"(CRON) info (No MTA installed, discarding output)" error in the syslog

Linux uses mail for sending notifications to the user. Most Linux distributions have a mail service including an MTA (Mail Transfer Agent) installed. Ubuntu doesn't though.

You can install a mail service, postfix for example, to solve this problem.

sudo apt-get install postfix

Or you can ignore it. I don't think the inability of cron to send messages has anything to do with the CPU spike (that's linked to the underlying job that cron is running). It might be safest to install an MTA and then read through the messages (mutt is a good system mail reader).

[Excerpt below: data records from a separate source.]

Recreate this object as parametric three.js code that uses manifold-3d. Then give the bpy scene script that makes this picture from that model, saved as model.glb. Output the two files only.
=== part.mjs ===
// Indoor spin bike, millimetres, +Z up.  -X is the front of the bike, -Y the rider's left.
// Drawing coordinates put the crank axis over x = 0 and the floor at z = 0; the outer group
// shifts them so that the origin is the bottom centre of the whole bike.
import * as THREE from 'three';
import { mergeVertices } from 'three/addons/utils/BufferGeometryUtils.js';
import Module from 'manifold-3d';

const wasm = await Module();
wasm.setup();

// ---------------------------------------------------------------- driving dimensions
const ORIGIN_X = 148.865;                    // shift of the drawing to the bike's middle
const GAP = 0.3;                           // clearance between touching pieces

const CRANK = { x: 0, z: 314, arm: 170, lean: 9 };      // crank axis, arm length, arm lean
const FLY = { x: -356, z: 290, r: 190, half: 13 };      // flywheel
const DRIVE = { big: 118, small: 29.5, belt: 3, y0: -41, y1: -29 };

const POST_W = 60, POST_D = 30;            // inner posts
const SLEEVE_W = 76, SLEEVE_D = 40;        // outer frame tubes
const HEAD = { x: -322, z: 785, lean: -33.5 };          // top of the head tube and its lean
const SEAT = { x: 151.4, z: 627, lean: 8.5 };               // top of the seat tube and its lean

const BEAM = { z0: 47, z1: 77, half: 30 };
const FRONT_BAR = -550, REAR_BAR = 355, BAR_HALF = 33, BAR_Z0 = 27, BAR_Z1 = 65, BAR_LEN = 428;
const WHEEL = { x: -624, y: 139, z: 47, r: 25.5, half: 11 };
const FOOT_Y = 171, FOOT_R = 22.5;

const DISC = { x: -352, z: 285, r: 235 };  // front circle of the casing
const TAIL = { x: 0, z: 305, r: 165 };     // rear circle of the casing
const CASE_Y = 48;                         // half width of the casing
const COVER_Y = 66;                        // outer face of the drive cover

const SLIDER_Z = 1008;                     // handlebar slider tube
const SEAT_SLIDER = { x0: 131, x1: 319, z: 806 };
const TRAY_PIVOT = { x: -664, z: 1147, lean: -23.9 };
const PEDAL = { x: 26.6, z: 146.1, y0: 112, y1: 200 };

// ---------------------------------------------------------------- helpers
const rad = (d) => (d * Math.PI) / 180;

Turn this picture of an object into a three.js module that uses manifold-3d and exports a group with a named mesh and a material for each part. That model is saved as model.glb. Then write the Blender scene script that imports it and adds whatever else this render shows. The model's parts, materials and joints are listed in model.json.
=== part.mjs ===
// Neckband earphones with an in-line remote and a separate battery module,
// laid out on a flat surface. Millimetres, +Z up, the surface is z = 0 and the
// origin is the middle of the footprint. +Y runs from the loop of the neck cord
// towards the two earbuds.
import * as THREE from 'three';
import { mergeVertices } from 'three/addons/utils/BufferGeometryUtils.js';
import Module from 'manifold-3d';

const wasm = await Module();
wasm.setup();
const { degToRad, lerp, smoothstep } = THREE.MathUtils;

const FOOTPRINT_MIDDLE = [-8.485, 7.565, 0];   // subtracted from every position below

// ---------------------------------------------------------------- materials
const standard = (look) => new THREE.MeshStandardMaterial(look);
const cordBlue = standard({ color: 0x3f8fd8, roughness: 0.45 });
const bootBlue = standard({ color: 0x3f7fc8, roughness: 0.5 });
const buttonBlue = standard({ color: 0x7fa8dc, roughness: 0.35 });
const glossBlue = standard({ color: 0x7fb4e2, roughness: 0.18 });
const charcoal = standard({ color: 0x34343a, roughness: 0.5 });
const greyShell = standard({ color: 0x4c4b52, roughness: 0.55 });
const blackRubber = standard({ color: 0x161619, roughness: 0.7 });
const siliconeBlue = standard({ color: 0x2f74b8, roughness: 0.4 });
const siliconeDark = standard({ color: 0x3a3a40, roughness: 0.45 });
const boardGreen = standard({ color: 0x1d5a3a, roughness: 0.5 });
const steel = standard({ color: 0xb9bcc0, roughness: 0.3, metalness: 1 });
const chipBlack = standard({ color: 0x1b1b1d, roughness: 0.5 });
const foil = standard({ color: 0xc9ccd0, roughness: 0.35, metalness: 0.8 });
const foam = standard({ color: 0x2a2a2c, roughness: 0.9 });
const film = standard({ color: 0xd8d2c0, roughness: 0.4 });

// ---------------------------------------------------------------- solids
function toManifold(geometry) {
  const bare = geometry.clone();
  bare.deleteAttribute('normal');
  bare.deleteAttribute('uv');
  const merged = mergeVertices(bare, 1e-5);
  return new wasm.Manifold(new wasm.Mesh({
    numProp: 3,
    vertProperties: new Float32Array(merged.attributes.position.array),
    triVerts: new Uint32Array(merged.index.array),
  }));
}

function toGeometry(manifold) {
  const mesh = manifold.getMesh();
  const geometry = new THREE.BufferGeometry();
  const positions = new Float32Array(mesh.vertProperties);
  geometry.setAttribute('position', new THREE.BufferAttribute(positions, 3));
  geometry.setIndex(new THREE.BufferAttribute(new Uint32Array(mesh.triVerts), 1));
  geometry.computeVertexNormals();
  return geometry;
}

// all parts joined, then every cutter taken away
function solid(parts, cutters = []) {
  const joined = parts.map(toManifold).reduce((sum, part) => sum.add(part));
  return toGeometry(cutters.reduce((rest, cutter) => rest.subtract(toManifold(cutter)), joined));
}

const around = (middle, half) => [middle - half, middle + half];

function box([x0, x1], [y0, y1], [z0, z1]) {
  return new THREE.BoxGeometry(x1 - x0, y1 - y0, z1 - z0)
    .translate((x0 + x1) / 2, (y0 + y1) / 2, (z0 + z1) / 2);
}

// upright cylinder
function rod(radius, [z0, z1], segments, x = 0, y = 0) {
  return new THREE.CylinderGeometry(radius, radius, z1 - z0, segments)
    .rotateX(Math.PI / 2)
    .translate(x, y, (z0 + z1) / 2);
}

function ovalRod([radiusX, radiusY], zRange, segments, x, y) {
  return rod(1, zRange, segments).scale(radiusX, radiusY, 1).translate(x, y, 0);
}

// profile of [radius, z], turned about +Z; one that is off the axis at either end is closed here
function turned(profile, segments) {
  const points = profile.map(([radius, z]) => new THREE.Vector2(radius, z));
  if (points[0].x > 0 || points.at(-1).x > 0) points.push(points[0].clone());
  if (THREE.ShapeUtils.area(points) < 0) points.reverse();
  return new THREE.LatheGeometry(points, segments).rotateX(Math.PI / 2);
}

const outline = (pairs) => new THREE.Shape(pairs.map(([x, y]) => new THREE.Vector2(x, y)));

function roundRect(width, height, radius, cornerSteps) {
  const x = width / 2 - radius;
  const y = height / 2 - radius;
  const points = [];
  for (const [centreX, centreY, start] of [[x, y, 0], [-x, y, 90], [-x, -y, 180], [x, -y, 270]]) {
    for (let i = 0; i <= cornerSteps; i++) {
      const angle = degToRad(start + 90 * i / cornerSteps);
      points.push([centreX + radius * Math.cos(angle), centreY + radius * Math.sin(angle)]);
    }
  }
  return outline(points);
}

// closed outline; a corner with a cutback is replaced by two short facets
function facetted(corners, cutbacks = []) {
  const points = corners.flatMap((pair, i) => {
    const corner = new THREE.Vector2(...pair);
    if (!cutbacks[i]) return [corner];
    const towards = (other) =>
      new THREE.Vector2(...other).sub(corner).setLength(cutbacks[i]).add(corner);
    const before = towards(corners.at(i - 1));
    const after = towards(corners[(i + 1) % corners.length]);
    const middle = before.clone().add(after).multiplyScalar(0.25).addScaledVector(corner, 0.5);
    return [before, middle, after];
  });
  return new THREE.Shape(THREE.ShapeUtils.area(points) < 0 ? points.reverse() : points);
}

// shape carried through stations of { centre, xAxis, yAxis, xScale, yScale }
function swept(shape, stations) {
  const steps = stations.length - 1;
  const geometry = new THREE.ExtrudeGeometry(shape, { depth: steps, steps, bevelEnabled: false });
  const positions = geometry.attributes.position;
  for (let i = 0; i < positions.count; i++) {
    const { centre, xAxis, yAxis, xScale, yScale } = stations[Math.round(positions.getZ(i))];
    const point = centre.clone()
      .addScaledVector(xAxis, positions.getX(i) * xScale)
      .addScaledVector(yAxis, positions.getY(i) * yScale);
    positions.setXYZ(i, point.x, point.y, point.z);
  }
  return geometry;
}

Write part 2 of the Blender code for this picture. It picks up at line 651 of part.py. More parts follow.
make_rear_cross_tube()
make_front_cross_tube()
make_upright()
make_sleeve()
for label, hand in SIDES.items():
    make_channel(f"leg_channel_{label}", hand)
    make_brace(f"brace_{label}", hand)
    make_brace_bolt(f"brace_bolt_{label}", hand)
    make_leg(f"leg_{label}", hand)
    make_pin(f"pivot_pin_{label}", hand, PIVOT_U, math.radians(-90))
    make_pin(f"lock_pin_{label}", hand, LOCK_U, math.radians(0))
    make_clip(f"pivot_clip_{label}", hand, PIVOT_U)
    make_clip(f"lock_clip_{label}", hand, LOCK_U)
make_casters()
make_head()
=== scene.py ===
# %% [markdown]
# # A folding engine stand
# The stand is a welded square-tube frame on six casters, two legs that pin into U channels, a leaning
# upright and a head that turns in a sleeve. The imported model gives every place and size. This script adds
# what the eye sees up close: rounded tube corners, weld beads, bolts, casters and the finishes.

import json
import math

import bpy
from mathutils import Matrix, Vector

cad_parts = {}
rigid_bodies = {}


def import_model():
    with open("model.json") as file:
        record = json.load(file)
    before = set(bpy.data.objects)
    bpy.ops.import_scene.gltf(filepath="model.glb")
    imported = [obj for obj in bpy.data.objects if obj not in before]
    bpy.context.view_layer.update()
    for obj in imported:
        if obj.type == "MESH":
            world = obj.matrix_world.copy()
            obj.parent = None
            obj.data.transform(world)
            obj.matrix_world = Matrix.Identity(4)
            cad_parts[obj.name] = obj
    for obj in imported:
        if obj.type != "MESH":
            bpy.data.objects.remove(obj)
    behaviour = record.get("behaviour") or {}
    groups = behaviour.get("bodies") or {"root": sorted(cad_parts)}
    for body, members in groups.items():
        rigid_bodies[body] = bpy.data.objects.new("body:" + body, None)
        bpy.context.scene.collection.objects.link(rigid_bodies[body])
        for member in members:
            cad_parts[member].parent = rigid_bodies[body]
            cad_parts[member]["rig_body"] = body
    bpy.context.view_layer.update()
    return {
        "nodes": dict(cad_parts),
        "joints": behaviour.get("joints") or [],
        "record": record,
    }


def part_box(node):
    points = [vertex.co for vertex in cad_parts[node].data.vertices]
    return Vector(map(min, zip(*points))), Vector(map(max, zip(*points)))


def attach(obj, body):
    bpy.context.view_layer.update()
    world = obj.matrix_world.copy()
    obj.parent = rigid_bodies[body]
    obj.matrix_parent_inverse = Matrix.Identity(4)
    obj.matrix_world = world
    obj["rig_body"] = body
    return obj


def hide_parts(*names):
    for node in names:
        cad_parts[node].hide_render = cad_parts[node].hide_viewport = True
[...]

This happens because your cron jobs are producing output and then the cron daemon tries to email that output to you (i.e. root). If you don't need that output, the easiest way to solve this is to discard it at the crontab:

sudo crontab -e

and add >/dev/null 2>&1 to every job:

* * * * * yourCommand >/dev/null 2>&1

In my case, the message was hinting at a permissions problem with the bash script, but I couldn't see it until I installed an MTA.

As suggested I ran:

sudo aptitude install postfix

I chose "Local" during setup and after running the cron job again:

sudo tail -f /var/mail/<user>

In my case I replaced

<user>

with "root".

I was then able to see the error output related to permissions.